■ WHAT YOU ARE ASKED TO DO ■
Please write out the complete listing that follows, exactly as it reads.

--- BEGIN DATA SHOWN ---

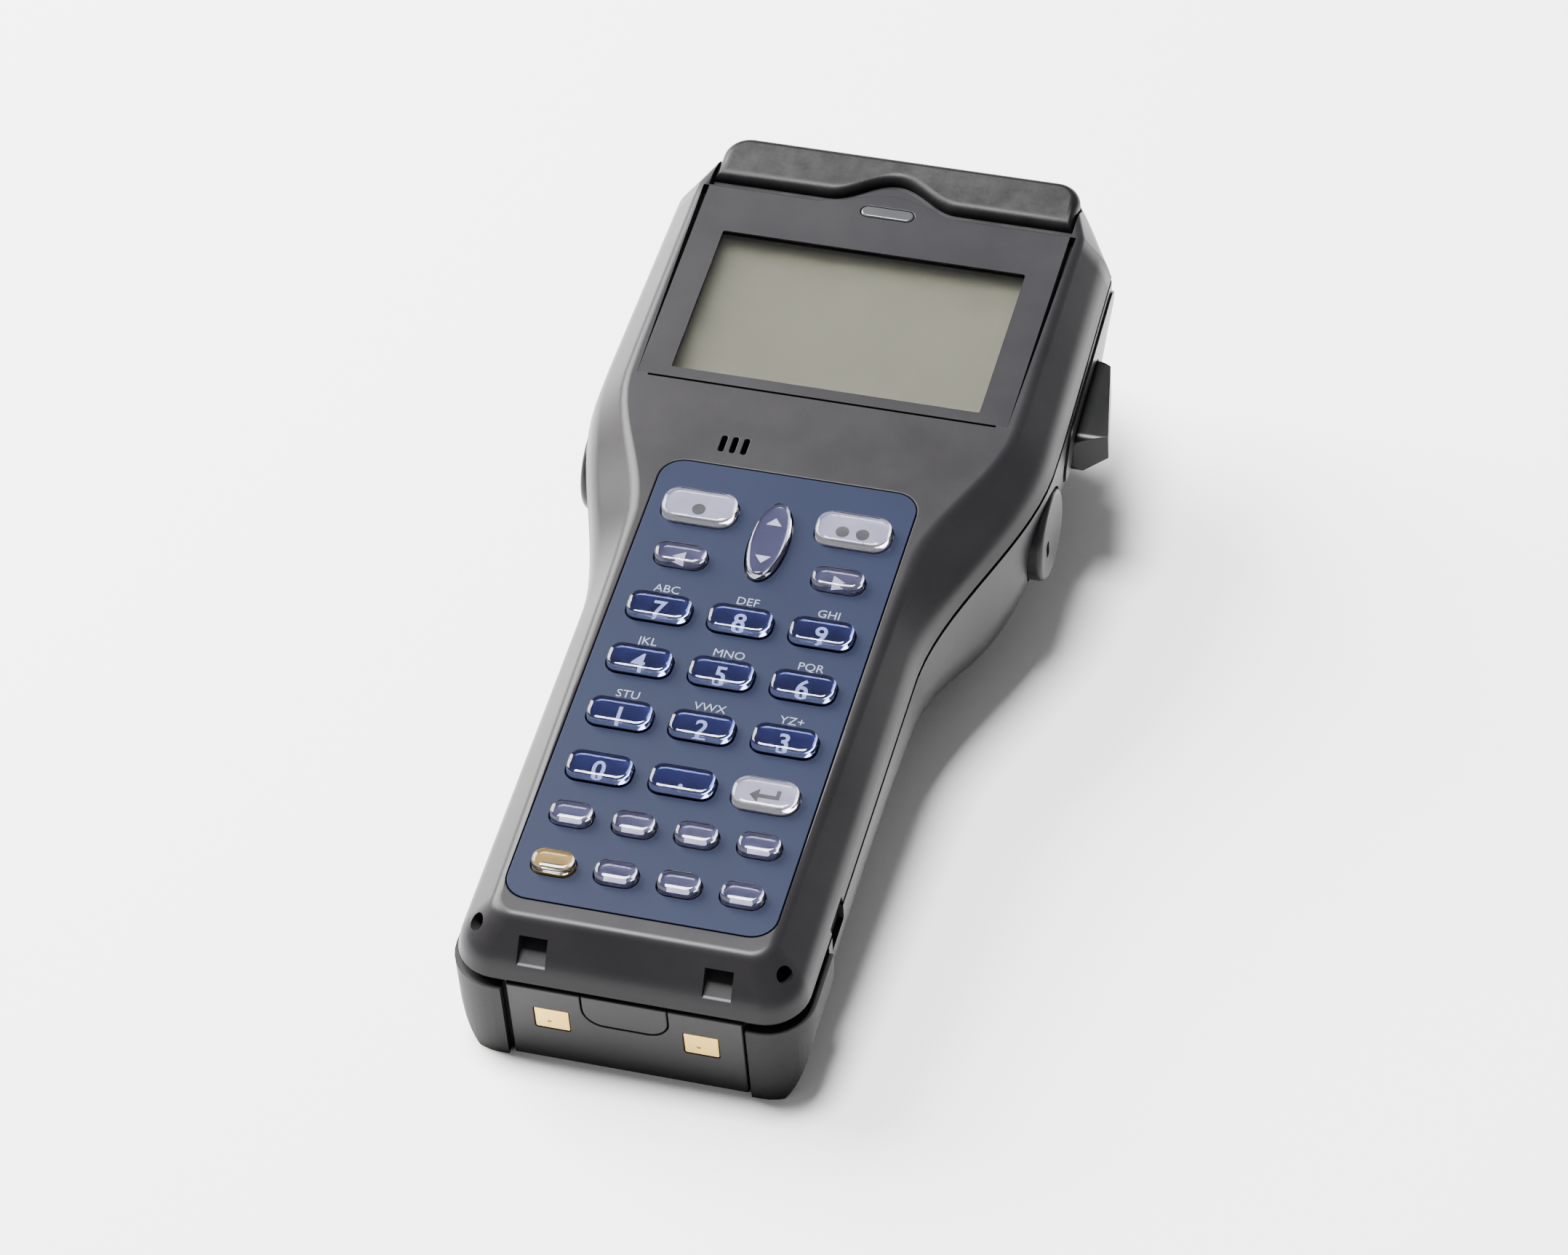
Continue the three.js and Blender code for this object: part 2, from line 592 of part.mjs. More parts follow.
const mainTop = rearTop - 2.6;
const headSkin = halfWidth(partingLevel, sidePanel.low);
const mainHalf = headSkin - 9.8;
const switchRoom = box(mainHalf - 5, 60, triggerLow - 4, triggerHigh + 4, -30, 0);
const board = { low: 34, high: 86, thickness: 1.4 };
const can = { half: 13, low: 48, high: 70, under: mainTop - 5.2 };
const engine = { half: 11, low: 66, high: 80, under: -35, top: -21 };
const buzzerRadius = 5;
add('main_board', box(-mainHalf, mainHalf, board.low, board.high, mainTop - board.thickness, mainTop)
  .subtract(switchRoom).subtract(mirrored(switchRoom, -1)), boardGreen);
add('shield_can', box(-can.half, can.half, can.low, can.high, can.under, mainTop - board.thickness - gap),
  tinnedSteel);
add('scan_engine', box(-engine.half, engine.half, engine.low, engine.high, engine.under, engine.top),
  packGrey);
add('scan_window', windowSlab(0, -1.5, 0), scanRed);
add('buzzer', pillar(slitCentre.x, slitCentre.y, buzzerRadius, -6.4, faceUnder - gap, 16), triggerBlack);

// ---------------------------------------------------------------- triggers, side panels, strap anchors

const triggerTop = triggerZ + triggerHeight / 2;
const triggerUnder = triggerZ - triggerHeight / 2;
const stopFace = headSkin - 4.2; // outer face of the rim that keeps a trigger in

// From above the trigger stands out most at its lower end; seen from that end its underside slants.
function triggerBody(proud) {
  const inner = stopFace - 0.5;
  const outer = headSkin + proud;
  const plan = polygon([
    [inner, triggerLow], [headSkin, triggerLow], [outer, triggerLow + 1.5],
    [headSkin + proud * 0.42, triggerHigh - 1.6], [headSkin - 0.6, triggerHigh], [inner, triggerHigh]]);
  const end = polygon([
    [inner, triggerUnder], [headSkin + proud * 0.1, triggerUnder], [outer, triggerUnder + 2.9],
    [outer, triggerTop], [inner, triggerTop]]);
  return slab(plan, triggerUnder, triggerTop)
    .intersect(endSlab(end, 0, 100))
    .intersect(sideSlab(triggerShape(0), 0, 60))
    .add(box(stopFace - 1, stopFace, triggerLow - 1, triggerHigh + 1, triggerUnder - 0.6, triggerTop + 0.4));
}

const switchFace = stopFace - 1 - triggerTravel - gap;
const panelLayer = skinLayer(panelProud)
  .intersect(sideSlab(sidePanelShape(0), 20, 60))
  .subtract(sideSlab(triggerShape(gap), 0, 60));
const anchorBody = anchorDrum(anchor.radius, anchor.outer).subtract(rearBody(coverDepth, rearTop + 2));
const guardLayer = skinLayer(guardProud).intersect(cornerZone(0)).subtract(table());
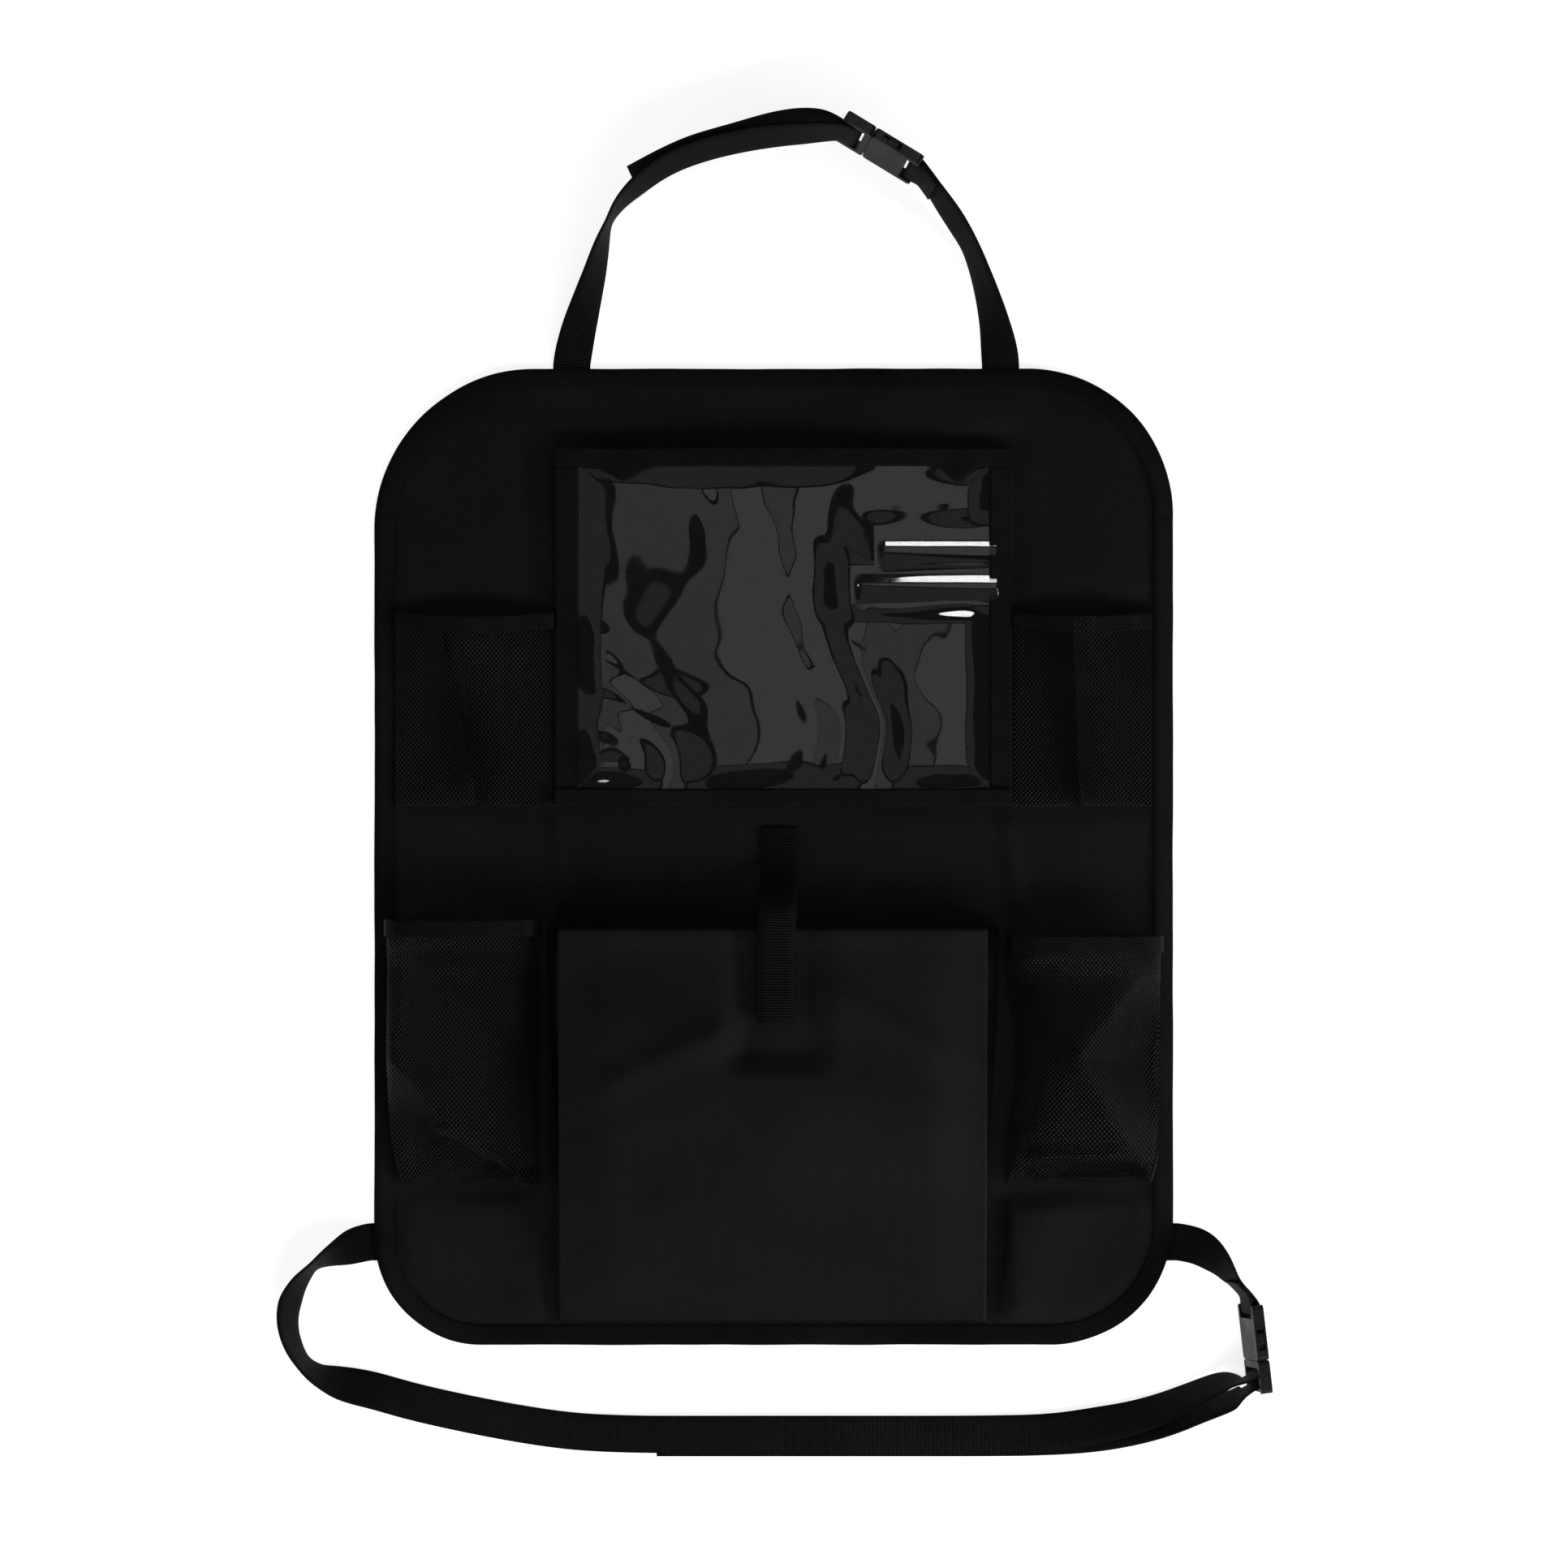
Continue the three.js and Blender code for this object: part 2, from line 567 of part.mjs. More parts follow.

--- END DATA SHOWN ---

■ ANSWER FOR THIS EXERCISE ■
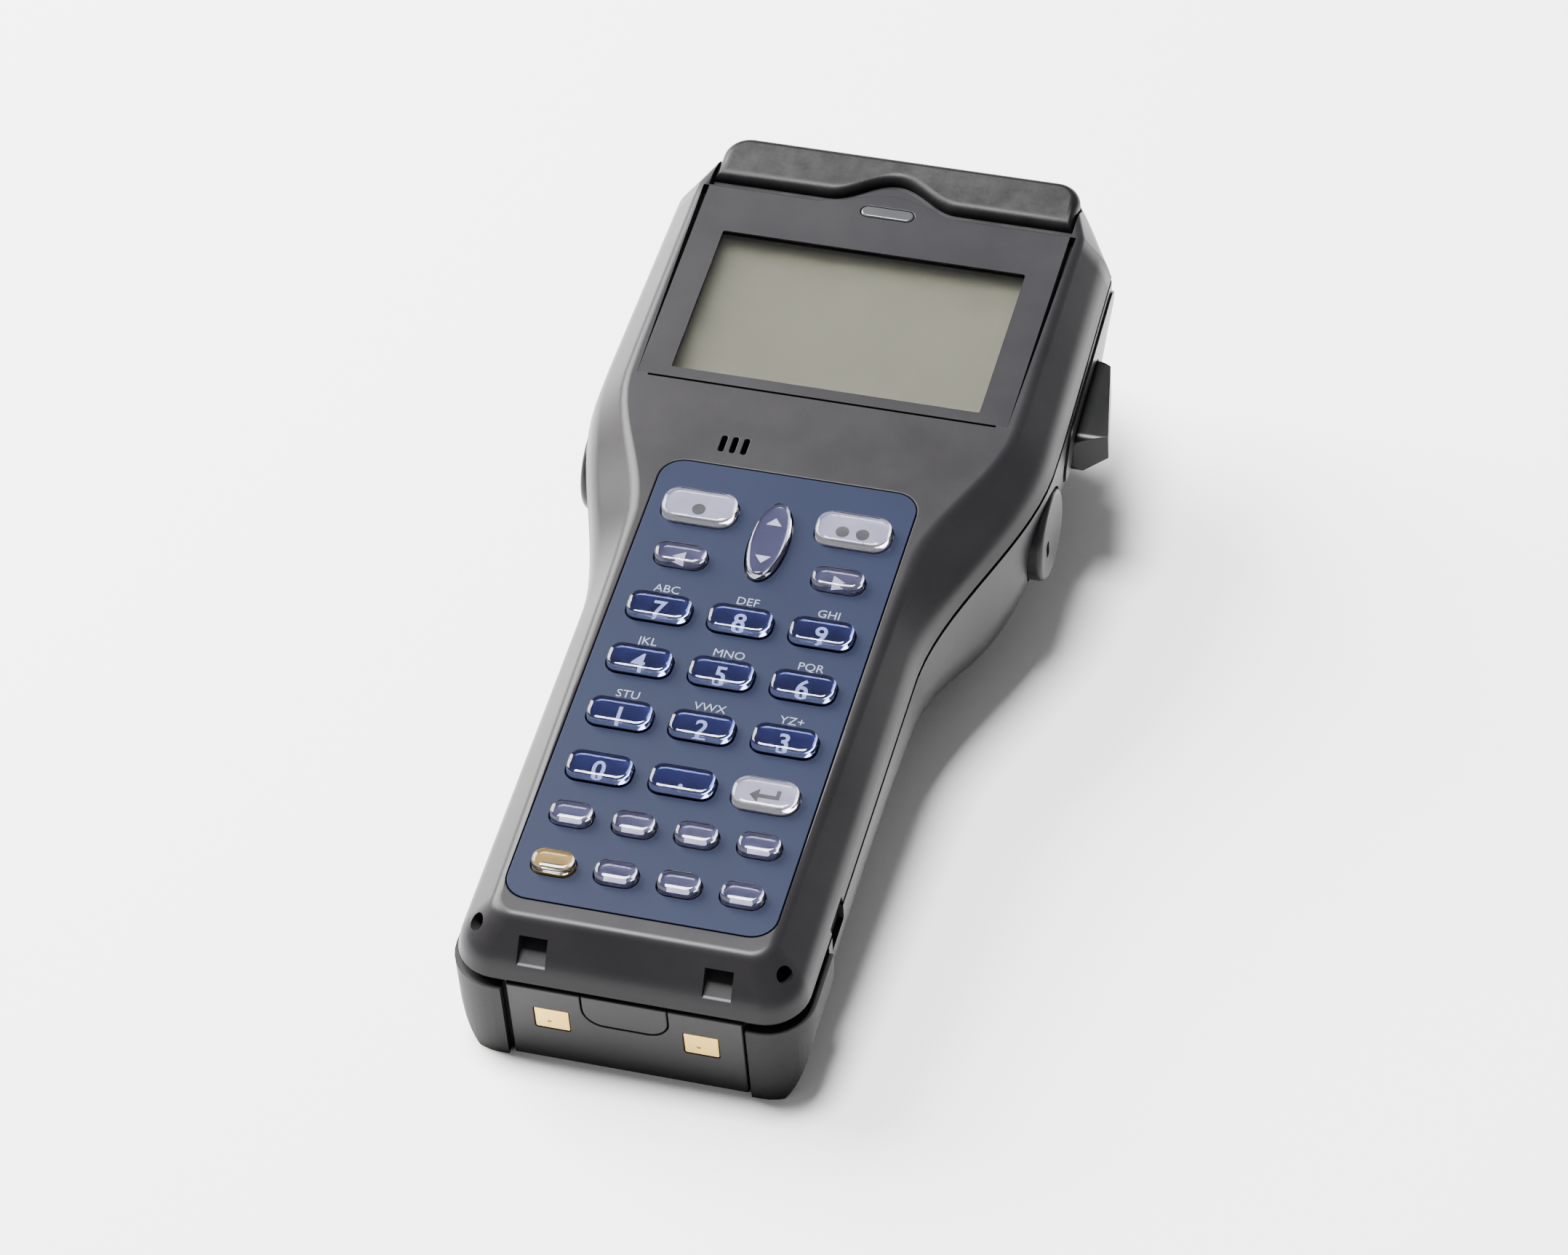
Continue the three.js and Blender code for this object: part 2, from line 592 of part.mjs. More parts follow.
const mainTop = rearTop - 2.6;
const headSkin = halfWidth(partingLevel, sidePanel.low);
const mainHalf = headSkin - 9.8;
const switchRoom = box(mainHalf - 5, 60, triggerLow - 4, triggerHigh + 4, -30, 0);
const board = { low: 34, high: 86, thickness: 1.4 };
const can = { half: 13, low: 48, high: 70, under: mainTop - 5.2 };
const engine = { half: 11, low: 66, high: 80, under: -35, top: -21 };
const buzzerRadius = 5;
add('main_board', box(-mainHalf, mainHalf, board.low, board.high, mainTop - board.thickness, mainTop)
  .subtract(switchRoom).subtract(mirrored(switchRoom, -1)), boardGreen);
add('shield_can', box(-can.half, can.half, can.low, can.high, can.under, mainTop - board.thickness - gap),
  tinnedSteel);
add('scan_engine', box(-engine.half, engine.half, engine.low, engine.high, engine.under, engine.top),
  packGrey);
add('scan_window', windowSlab(0, -1.5, 0), scanRed);
add('buzzer', pillar(slitCentre.x, slitCentre.y, buzzerRadius, -6.4, faceUnder - gap, 16), triggerBlack);

// ---------------------------------------------------------------- triggers, side panels, strap anchors

const triggerTop = triggerZ + triggerHeight / 2;
const triggerUnder = triggerZ - triggerHeight / 2;
const stopFace = headSkin - 4.2; // outer face of the rim that keeps a trigger in

// From above the trigger stands out most at its lower end; seen from that end its underside slants.
function triggerBody(proud) {
  const inner = stopFace - 0.5;
  const outer = headSkin + proud;
  const plan = polygon([
    [inner, triggerLow], [headSkin, triggerLow], [outer, triggerLow + 1.5],
    [headSkin + proud * 0.42, triggerHigh - 1.6], [headSkin - 0.6, triggerHigh], [inner, triggerHigh]]);
  const end = polygon([
    [inner, triggerUnder], [headSkin + proud * 0.1, triggerUnder], [outer, triggerUnder + 2.9],
    [outer, triggerTop], [inner, triggerTop]]);
  return slab(plan, triggerUnder, triggerTop)
    .intersect(endSlab(end, 0, 100))
    .intersect(sideSlab(triggerShape(0), 0, 60))
    .add(box(stopFace - 1, stopFace, triggerLow - 1, triggerHigh + 1, triggerUnder - 0.6, triggerTop + 0.4));
}

const switchFace = stopFace - 1 - triggerTravel - gap;
const panelLayer = skinLayer(panelProud)
  .intersect(sideSlab(sidePanelShape(0), 20, 60))
  .subtract(sideSlab(triggerShape(gap), 0, 60));
const anchorBody = anchorDrum(anchor.radius, anchor.outer).subtract(rearBody(coverDepth, rearTop + 2));
const guardLayer = skinLayer(guardProud).intersect(cornerZone(0)).subtract(table());
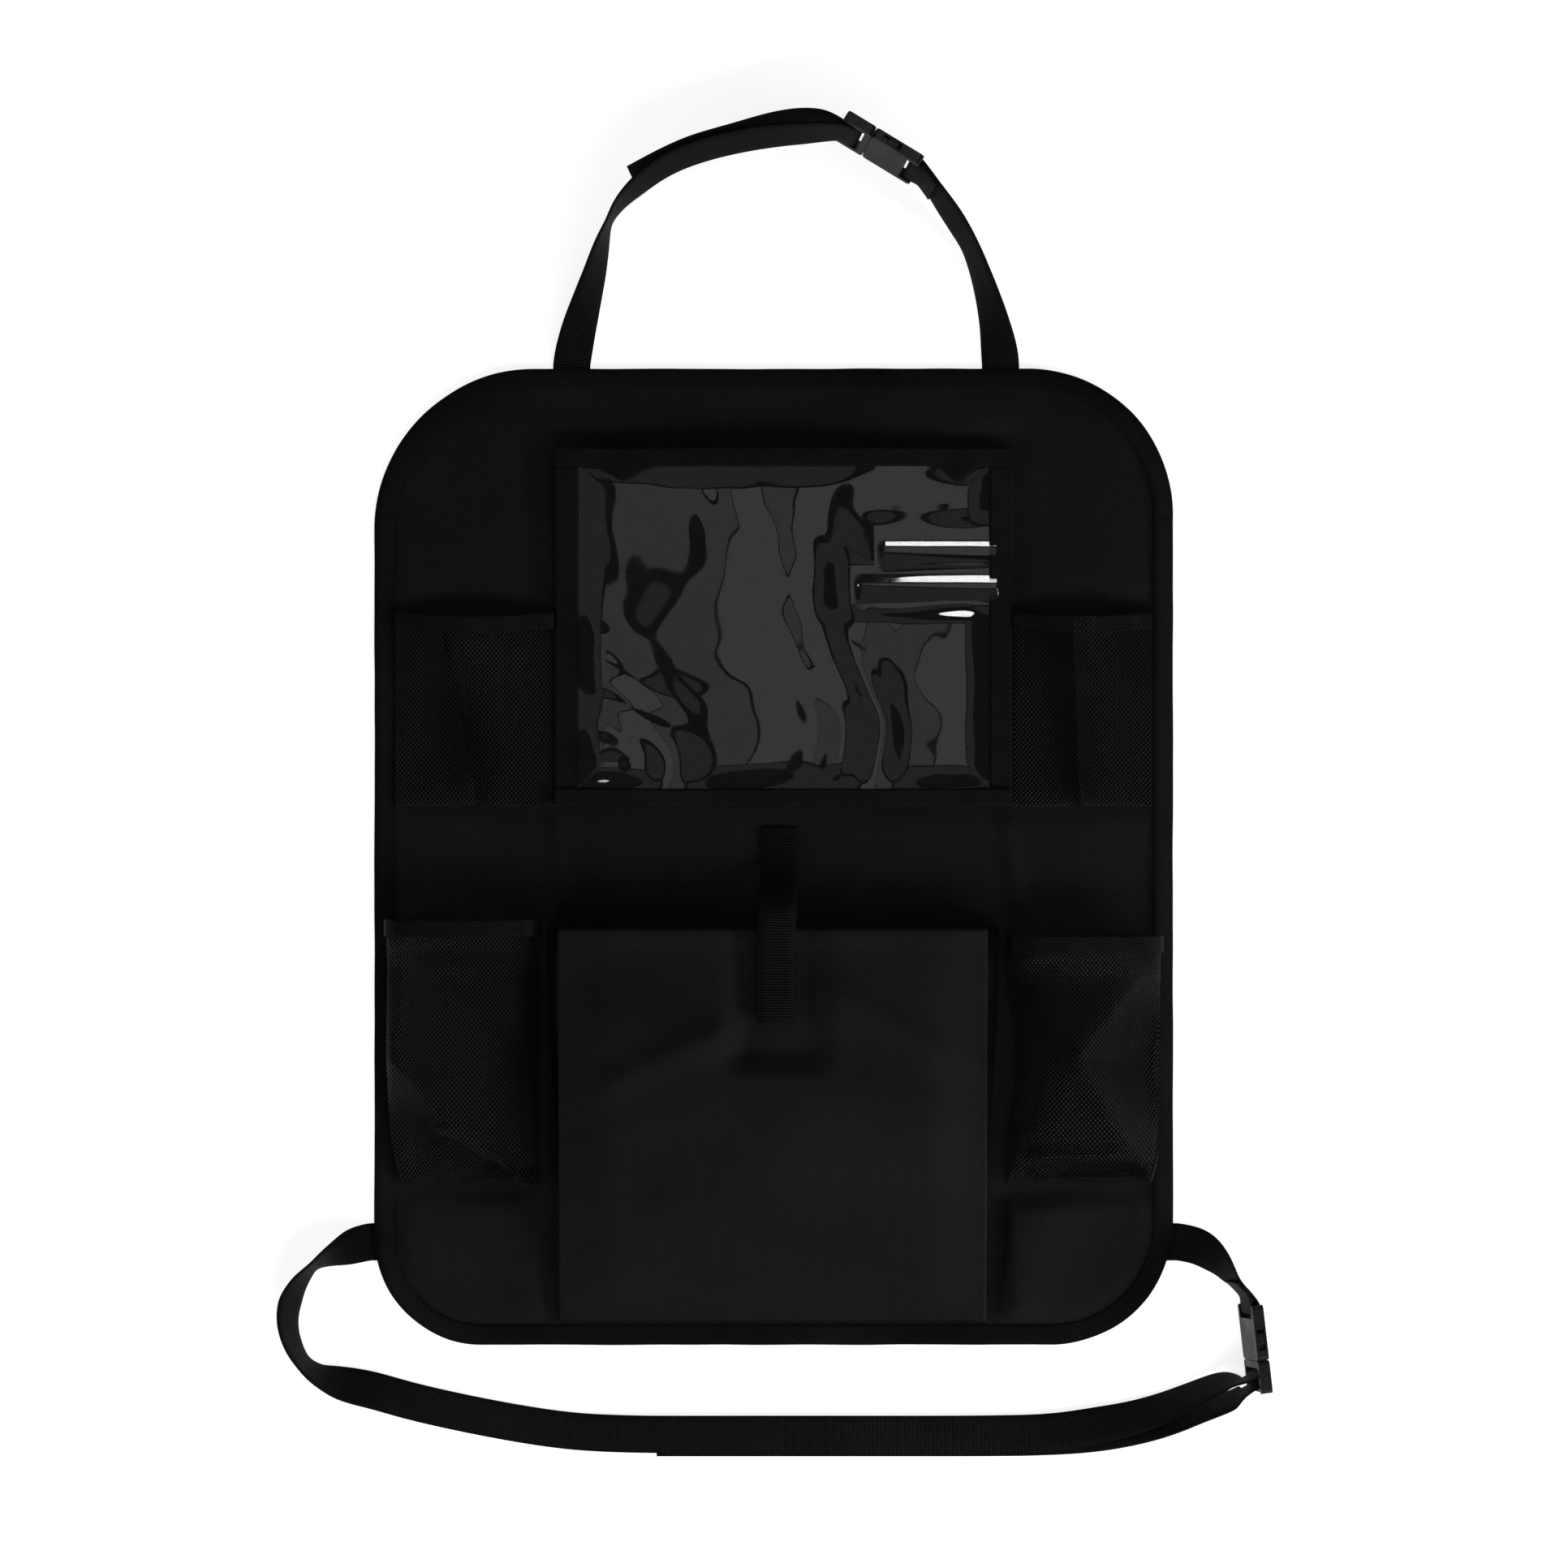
Continue the three.js and Blender code for this object: part 2, from line 567 of part.mjs. More parts follow.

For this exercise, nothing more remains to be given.